After all my sufferings upon this deeply interesting subject, here I
am, wholly, unexpectedly, completely out of the "scrape," and I now want
to know if you can guess how I got out of it--out, clear, in every sense
of the term--no violation of word, honour, or conscience. I don't
believe you can guess, and so I might as well tell you at once. As the
lawyer says, it was done in the manner following, to wit: After I had
delayed the matter as long as I thought I could in honour do (which, by
the way, had brought me round into the last fall), I concluded I might
as well bring it to a consummation without further delay, and so I
mustered my resolution and made the proposal to her direct; but,
shocking to relate, she answered, No.
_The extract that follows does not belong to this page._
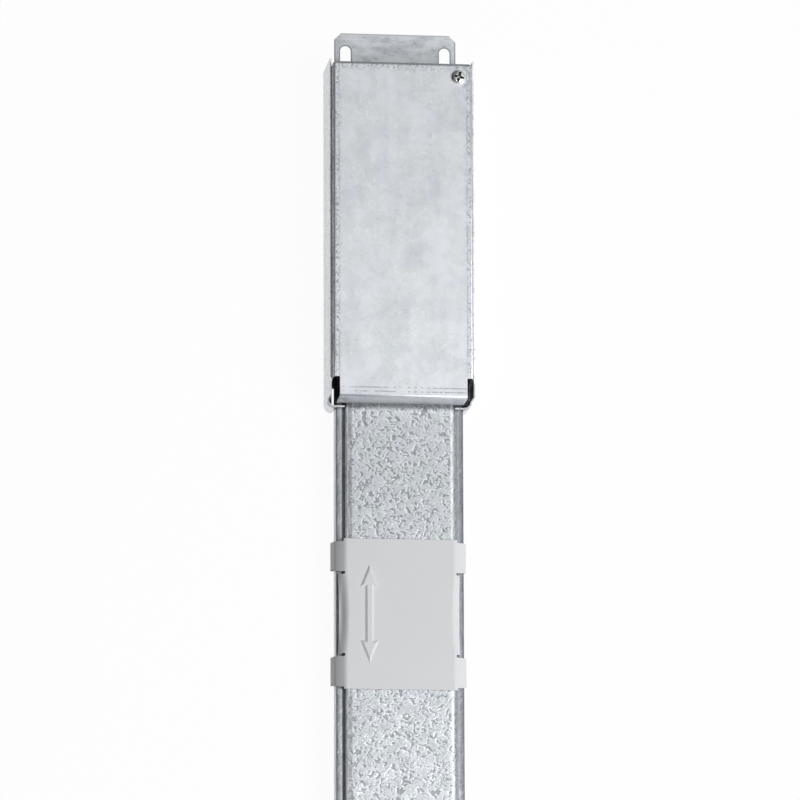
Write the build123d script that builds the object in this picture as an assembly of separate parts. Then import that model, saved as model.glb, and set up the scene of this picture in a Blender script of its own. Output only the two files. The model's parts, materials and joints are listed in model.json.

At first I supposed she did it
through an affectation of modesty, which I thought but ill became her
under the peculiar circumstances of the case, but on my renewal of the
charge I found she repelled it with greater firmness than before. I
tried it again and again, but with the same success, or rather with the
same want of success.

I finally was forced to give it up, at which I very unexpectedly found
myself mortified almost beyond endurance. I was mortified, it seemed to
me, in a hundred different ways. My vanity was deeply wounded by the
reflection that I had so long been too stupid to discover her
intentions, and at the same time never doubting that I understood them
perfectly; and also that she, whom I had taught myself to believe nobody
else would have, had actually rejected me with all my fancied greatness.